[Records with modeling code]
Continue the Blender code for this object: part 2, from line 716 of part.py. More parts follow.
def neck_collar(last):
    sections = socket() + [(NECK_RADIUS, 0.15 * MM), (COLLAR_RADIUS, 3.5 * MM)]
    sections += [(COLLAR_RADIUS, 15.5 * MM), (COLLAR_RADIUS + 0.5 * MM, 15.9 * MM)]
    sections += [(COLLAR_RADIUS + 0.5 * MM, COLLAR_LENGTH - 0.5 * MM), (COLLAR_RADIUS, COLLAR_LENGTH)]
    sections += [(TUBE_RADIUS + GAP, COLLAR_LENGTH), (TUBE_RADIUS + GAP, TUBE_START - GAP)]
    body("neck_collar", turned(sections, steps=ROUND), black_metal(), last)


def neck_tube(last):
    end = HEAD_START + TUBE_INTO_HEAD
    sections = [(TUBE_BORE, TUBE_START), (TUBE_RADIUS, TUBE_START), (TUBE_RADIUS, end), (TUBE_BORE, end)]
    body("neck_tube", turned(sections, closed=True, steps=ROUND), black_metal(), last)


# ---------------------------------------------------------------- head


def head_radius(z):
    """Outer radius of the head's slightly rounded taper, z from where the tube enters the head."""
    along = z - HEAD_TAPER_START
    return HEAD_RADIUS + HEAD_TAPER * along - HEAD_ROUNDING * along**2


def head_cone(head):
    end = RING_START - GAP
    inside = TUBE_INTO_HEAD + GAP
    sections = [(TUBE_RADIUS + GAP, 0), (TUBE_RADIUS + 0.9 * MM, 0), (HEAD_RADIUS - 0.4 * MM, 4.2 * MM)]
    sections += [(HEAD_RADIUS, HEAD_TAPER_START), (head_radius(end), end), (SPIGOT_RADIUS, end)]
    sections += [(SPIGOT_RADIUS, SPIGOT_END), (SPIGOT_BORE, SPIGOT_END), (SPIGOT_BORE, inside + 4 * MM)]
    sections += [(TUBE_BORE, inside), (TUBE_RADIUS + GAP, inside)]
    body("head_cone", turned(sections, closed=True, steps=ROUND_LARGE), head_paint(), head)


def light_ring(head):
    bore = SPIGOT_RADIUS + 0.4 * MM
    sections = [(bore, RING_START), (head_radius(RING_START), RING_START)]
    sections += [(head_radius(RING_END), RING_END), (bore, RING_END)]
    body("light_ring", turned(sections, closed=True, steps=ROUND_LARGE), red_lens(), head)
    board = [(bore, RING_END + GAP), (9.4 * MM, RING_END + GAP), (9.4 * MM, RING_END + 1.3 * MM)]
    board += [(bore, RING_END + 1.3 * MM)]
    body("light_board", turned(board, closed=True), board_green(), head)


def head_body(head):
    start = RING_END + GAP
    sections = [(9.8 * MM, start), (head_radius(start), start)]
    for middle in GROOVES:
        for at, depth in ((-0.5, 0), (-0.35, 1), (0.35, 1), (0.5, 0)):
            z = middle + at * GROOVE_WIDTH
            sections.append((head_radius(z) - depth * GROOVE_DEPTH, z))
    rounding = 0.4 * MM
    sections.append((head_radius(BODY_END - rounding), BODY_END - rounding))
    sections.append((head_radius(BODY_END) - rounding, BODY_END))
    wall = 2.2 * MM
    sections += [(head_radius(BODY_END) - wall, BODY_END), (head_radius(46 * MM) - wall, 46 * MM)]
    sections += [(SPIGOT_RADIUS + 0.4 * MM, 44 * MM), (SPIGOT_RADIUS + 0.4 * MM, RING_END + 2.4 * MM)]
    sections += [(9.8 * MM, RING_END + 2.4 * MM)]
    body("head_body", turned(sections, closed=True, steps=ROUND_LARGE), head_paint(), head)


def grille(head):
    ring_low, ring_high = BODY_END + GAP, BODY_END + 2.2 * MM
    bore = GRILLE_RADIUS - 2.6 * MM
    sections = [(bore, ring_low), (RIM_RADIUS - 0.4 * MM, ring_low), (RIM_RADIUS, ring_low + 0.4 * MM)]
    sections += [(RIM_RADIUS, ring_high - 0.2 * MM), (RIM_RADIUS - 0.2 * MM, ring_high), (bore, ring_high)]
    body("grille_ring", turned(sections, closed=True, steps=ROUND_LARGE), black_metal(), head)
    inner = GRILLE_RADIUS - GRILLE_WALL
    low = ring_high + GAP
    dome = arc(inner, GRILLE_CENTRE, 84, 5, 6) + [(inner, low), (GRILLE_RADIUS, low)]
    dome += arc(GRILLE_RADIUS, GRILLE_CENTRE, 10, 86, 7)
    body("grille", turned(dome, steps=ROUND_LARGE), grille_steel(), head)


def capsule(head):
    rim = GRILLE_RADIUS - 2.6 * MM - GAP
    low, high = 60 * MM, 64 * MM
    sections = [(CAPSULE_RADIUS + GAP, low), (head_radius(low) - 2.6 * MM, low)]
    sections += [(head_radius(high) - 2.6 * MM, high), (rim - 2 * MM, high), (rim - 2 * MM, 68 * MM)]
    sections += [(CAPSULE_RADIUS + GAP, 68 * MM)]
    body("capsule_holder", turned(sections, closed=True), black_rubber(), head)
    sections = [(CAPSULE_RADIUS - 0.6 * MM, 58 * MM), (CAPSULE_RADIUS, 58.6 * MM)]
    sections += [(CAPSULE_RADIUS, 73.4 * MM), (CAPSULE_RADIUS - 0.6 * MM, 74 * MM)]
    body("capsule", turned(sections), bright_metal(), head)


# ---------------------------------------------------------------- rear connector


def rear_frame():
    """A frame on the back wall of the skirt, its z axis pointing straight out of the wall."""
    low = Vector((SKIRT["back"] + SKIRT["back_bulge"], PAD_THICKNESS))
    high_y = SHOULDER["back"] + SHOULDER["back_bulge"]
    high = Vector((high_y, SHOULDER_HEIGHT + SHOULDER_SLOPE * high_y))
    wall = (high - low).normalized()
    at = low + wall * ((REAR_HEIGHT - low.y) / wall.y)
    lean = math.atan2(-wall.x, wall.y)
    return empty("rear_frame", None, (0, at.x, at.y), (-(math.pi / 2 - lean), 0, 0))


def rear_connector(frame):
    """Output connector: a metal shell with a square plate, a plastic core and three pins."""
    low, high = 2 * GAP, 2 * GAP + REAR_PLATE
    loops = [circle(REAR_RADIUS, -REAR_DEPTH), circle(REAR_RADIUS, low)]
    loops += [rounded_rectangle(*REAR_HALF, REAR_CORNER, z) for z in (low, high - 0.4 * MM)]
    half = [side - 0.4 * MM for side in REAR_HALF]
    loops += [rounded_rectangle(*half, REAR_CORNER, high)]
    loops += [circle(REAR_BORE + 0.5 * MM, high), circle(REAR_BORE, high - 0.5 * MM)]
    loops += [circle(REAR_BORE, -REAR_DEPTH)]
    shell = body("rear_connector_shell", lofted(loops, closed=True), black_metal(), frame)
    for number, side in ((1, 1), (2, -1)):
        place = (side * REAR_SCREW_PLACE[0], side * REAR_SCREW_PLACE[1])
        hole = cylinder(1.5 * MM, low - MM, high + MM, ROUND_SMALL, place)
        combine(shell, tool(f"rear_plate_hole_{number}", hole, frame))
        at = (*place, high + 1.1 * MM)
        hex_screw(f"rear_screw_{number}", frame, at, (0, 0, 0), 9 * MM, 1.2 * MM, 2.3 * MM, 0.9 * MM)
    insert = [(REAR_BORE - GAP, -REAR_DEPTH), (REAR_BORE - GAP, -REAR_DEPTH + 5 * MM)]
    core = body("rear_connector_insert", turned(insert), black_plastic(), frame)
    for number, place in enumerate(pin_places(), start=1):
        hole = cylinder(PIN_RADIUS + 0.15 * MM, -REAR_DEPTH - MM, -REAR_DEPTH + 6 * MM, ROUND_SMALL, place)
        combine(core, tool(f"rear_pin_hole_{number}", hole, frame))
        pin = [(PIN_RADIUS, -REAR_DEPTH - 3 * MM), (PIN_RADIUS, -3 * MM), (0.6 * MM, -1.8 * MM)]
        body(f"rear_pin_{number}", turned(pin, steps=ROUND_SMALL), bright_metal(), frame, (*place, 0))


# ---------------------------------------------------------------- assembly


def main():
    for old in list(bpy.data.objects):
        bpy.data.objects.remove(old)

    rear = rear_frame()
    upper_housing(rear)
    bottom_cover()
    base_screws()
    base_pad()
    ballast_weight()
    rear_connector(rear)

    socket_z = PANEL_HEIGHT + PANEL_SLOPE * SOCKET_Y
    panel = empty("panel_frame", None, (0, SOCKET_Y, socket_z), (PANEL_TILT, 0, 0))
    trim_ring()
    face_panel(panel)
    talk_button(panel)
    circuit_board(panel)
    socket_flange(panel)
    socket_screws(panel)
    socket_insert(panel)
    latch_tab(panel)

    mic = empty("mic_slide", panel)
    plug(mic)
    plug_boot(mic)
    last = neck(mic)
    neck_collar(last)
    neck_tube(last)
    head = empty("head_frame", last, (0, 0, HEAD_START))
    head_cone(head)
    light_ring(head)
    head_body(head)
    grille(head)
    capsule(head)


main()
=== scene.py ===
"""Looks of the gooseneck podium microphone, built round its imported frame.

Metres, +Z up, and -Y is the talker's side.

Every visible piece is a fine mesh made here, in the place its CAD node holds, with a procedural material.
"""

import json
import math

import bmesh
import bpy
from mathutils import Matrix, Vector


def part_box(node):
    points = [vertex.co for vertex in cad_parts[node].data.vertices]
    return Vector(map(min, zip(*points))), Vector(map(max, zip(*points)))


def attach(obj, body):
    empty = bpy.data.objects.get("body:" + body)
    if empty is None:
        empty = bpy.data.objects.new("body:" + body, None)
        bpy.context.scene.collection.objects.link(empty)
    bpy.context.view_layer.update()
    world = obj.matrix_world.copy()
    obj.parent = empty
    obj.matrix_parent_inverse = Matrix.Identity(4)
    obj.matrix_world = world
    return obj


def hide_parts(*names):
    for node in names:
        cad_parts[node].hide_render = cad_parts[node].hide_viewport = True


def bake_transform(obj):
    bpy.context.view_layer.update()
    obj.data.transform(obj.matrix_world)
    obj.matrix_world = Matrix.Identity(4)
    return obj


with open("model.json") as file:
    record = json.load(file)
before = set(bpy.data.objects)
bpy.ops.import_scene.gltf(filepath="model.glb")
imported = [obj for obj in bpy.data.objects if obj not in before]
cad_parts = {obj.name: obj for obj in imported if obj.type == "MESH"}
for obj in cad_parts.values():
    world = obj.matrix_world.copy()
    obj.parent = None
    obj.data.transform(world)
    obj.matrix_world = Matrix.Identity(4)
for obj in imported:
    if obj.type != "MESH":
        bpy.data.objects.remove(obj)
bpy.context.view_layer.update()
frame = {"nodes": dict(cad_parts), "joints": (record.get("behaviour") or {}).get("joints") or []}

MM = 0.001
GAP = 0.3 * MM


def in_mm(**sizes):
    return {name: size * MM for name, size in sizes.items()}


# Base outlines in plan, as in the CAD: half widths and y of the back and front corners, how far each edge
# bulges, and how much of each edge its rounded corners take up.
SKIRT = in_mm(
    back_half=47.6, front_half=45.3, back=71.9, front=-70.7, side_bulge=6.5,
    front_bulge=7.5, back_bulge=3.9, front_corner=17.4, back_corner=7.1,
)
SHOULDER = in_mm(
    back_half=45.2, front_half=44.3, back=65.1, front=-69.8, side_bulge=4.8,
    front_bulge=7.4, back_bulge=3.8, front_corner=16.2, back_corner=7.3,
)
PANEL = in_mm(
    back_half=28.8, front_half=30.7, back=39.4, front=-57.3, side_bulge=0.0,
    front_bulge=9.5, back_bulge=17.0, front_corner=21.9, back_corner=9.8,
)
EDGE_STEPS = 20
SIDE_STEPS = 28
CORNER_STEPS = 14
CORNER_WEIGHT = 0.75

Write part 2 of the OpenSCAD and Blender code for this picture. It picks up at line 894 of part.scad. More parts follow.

▶ Goal: Take exactly the lines from the one containing "rear = rear_frame()" through the one containing "points = [vertex.co" in the data above, and output them with nothing added.

▶ Complete response:
    rear = rear_frame()
    upper_housing(rear)
    bottom_cover()
    base_screws()
    base_pad()
    ballast_weight()
    rear_connector(rear)

    socket_z = PANEL_HEIGHT + PANEL_SLOPE * SOCKET_Y
    panel = empty("panel_frame", None, (0, SOCKET_Y, socket_z), (PANEL_TILT, 0, 0))
    trim_ring()
    face_panel(panel)
    talk_button(panel)
    circuit_board(panel)
    socket_flange(panel)
    socket_screws(panel)
    socket_insert(panel)
    latch_tab(panel)

    mic = empty("mic_slide", panel)
    plug(mic)
    plug_boot(mic)
    last = neck(mic)
    neck_collar(last)
    neck_tube(last)
    head = empty("head_frame", last, (0, 0, HEAD_START))
    head_cone(head)
    light_ring(head)
    head_body(head)
    grille(head)
    capsule(head)


main()
=== scene.py ===
"""Looks of the gooseneck podium microphone, built round its imported frame.

Metres, +Z up, and -Y is the talker's side.

Every visible piece is a fine mesh made here, in the place its CAD node holds, with a procedural material.
"""

import json
import math

import bmesh
import bpy
from mathutils import Matrix, Vector


def part_box(node):
    points = [vertex.co for vertex in cad_parts[node].data.vertices]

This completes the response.